Esto explica en parte por qué en las últimas tres décadas dio muy pocos conciertos de piano solo, y eligió en cambio tocar con orquesta, con otros solistas o en dúo de pianos, por ejemplo con el brasileño Nelson Freire o con su compatriota Daniel Barenboim, con quien se presentó en julio pasado en el Teatro Colón. “Pasan tantas cosas juntas cuando uno toca. La primera, obviamente, es el interés que me produce lo que estoy tocando. La música. Después, cuando se toca con otras personas, hay un registro muy preciso de lo que tocan ellos pero, también, de sus movimientos, de sus gestos. Aunque no los esté viendo sé cuándo cierran los ojos, cuándo sonríen. Hace ya mucho tomé la decisión de no tocar sola. Es un poco misterioso. Yo no sé bien por qué. Resulta que no me gusta mucho estar sola. Y no me gusta la soledad en el escenario”, admite Argerich, que desde que partió siendo casi una nena nunca volvió a radicarse en la Argentina y que no tocó en el país durante muchos años, entre 1986 y 1999. En esa visita de reencuentro con el público local, afectada por un melanoma, comentaba sobre su salud física y anímica: “Solo tengo que tener mucho cuidado con el estrés. Emocional y psicológico. Lo que pasa es que hago demasiado. A veces tengo mucho cansancio y sobre todo con mi vida sentimental, que es un desastre. Mi vida sentimental es el desierto”.

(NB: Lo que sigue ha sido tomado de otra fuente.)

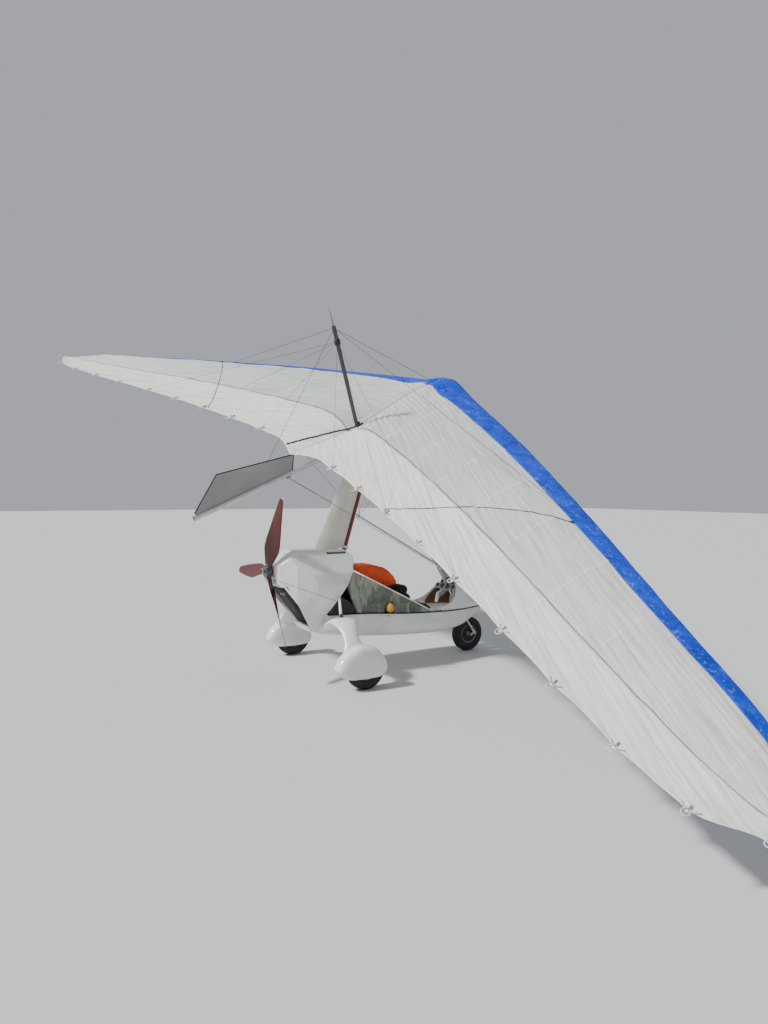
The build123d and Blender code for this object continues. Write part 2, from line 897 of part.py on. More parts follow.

Más de sesenta discos y memorables interpretaciones de obras de autores canónicos como Bach, Beethoven, Schumann, Mozart, Chopin, Rachmáninov, Chaikovski, Brahms, Prokófiev, tres premios Grammy y, fundamentalmente, el reconocimiento unánime de sus colegas y de la crítica especializada, colocan a Martha Argerich, a sus 75 años, en un lugar privilegiado entre los intérpretes de la llamada música clásica. Quizá parte de ese reconocimiento se deba a su inconformismo: “En la práctica, cada vez que toco algo lo hago de manera diferente a la anterior. Cuando vuelvo a retomar una obra, siempre veo cosas distintas. Siempre busco otras cosas y sigo buscando hasta último momento”.